La pénurie étant générale, chacun sentant qu’il peut être au premier jour en butte aux poursuites judiciaires, il en résulte que toutes les sympathies sont pour celui qui ne paie pas ses dettes. Une sorte d’assurance mutuelle des débiteurs contre les créanciers fait échouer tous les moyens de contrainte. « La saisie-arrêt (opposition mise sur les recouvremens) est le plus souvent illusoire par suite du défaut de numéraire. La saisie-brandon (saisie des récoltes sur pied) y est aussi à peu près impraticable. Quant à la saisie-exécution (saisie exécutée au domicile du débiteur), les frais en couvrent presque toujours le montant. Resterait au créancier la saisie-immobilière (vente des biens-fonds) : le système hypothécaire existe ; mais il s’arrête devant l’expropriation forcée dont l’exécution est suspendue[1]. » On retrouve là encore les traditions de l’ancien régime. À une époque où les plantations étaient moins nombreuses et plus considérables, on regardait comme impossible de les aliéner. Le capital disponible a toujours été trop rare dans les colonies pour qu’une grande propriété y pût être vendue sans une dépréciation ruineuse. Une vente partielle est à peu près impraticable. Les esclaves, évalués comme meubles, représentent les deux cinquièmes de la valeur du domaine, c’est-à-dire qu’une plantation de 500,000 francs renferme une population noire de 200 individus estimés en moyenne à 1000 francs par tête. Autoriser la saisie des esclaves d’un débiteur, ce serait suspendre l’exploitation ; saisir les terres et les équipages d’atelier, ce serait affamer les esclaves. Telles sont les considérations qui ont fait interdire, dans nos possessions américaines, la vente des immeubles par autorité de justice. Quelle que soit la force des argumens qui justifient cette illégalité, ils sont réfutés par le fait.
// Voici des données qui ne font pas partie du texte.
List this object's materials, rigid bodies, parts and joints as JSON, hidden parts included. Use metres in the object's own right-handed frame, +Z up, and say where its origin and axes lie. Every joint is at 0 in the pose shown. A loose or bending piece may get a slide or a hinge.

L’île Bourbon a admis l’expropriation forcée, et elle s’en trouve bien.

En répudiant ainsi notre code civil, les colons nécessiteux repoussent ses dispositions favorables, on peut le dire, au débiteur lui-même, parce qu’elles sauvent son crédit en sauvant son honneur. Le plus grand vice d’une législation impuissante, est de conseiller les manœuvres frauduleuses. Telle est l’opération connue dans les Antilles sous le nom de blanchissage. Le débiteur, après avoir exagéré la première créance inscrite sur sa propriété, en dédommage secrètement le porteur. Le bien grevé d’hypothèques est ensuite mis en licitation pour être vendu par folle enchère, au comptant et en espèces. La rareté du numéraire éloignant les acquéreurs, le bien est adjugé au com-

  1. Déposition de M. Bernard, procureur-général de la Guadeloupe, devant la commission coloniale.